What I do like, however, is a bar with a legible theme. And among Oakland’s new cocktail spots, Tallboy has the clearest, most appealing three-word elevator pitch: hot dogs and martinis. Or, as the bar has branded itself online, “’tinis and weenies” — a TikTok dinner party trend turned into a whole brick-and-mortar business. The cocktail list is mostly martinis and martini-adjacent drinks — seven different varieties served in classic V-shaped martini glasses, plus shot-size “teeny-tinis” and frosty espresso martini slushies. The food menu, meanwhile, is all hot dogs. And we’re not talking your average bar weenie, but an entire menu of whimsically souped-up vegan hot dogs created by the team behind the recently closed vegan Singaporean sensation, Lion Dance Cafe.

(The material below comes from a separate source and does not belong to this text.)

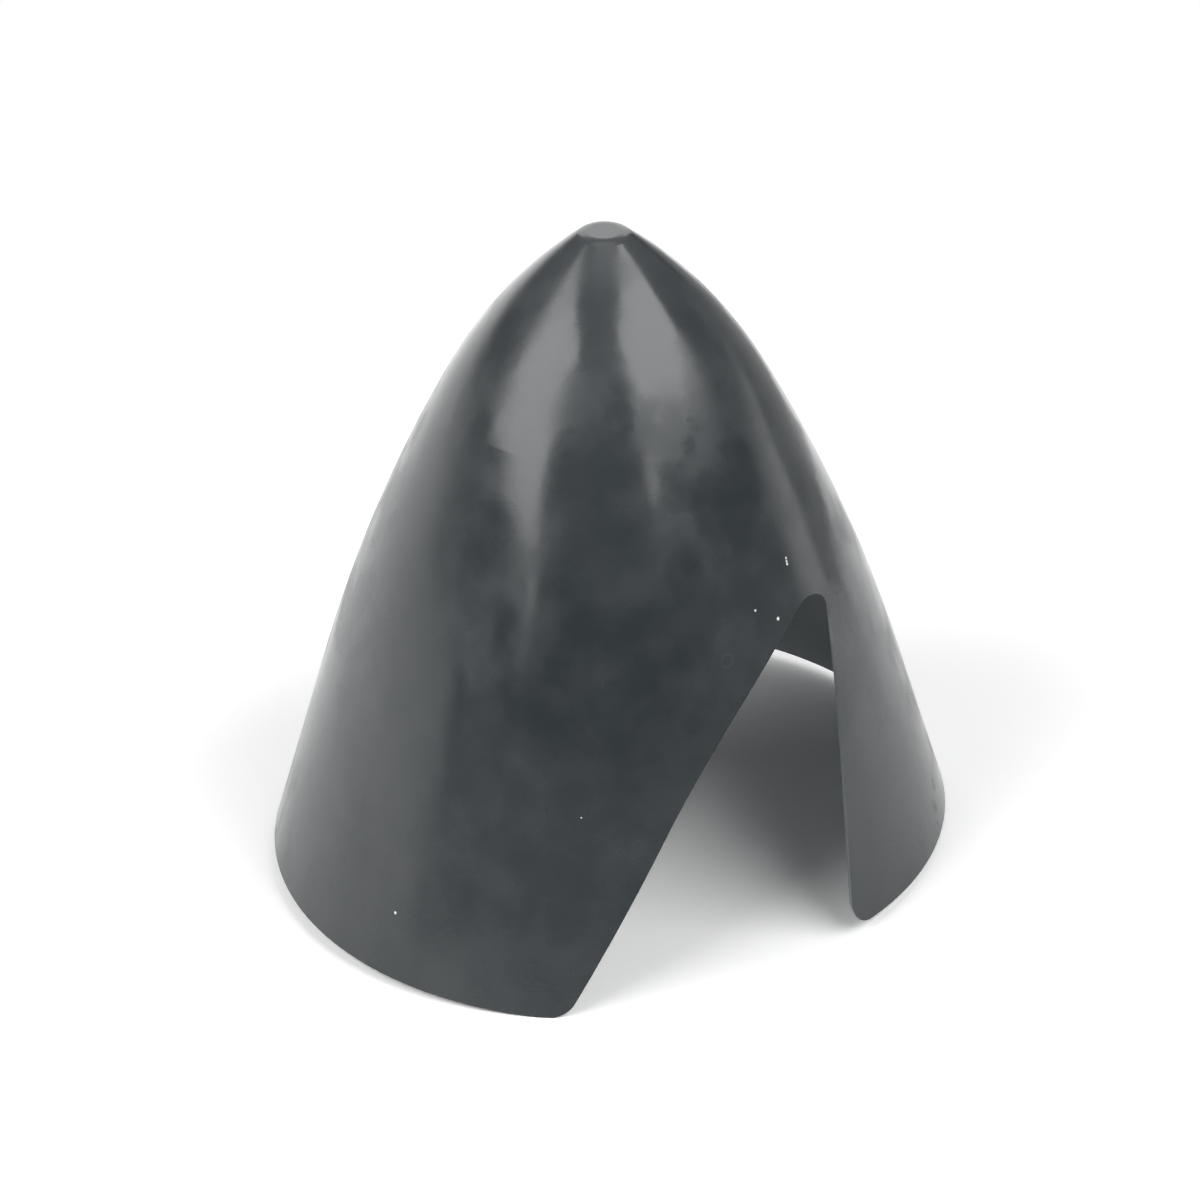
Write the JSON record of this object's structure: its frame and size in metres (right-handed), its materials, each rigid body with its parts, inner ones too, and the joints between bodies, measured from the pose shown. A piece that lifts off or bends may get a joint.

’Tinis and (plant-based) weenies is the promise of a particular kind of good time — the kind of high-low schtick that plays particularly well online. The important thing is that once we finally squeezed into a spot at the counter, we found out that Tallboy’s martinis and hot dogs are both uncommonly good. The dirty martini I ordered came vigorously shaken and was cold and refreshing as hell, shot through with enough olive brine to make it taste a little bit like the sea. If I were less of a lightweight, I would have happily thrown back two or three of them.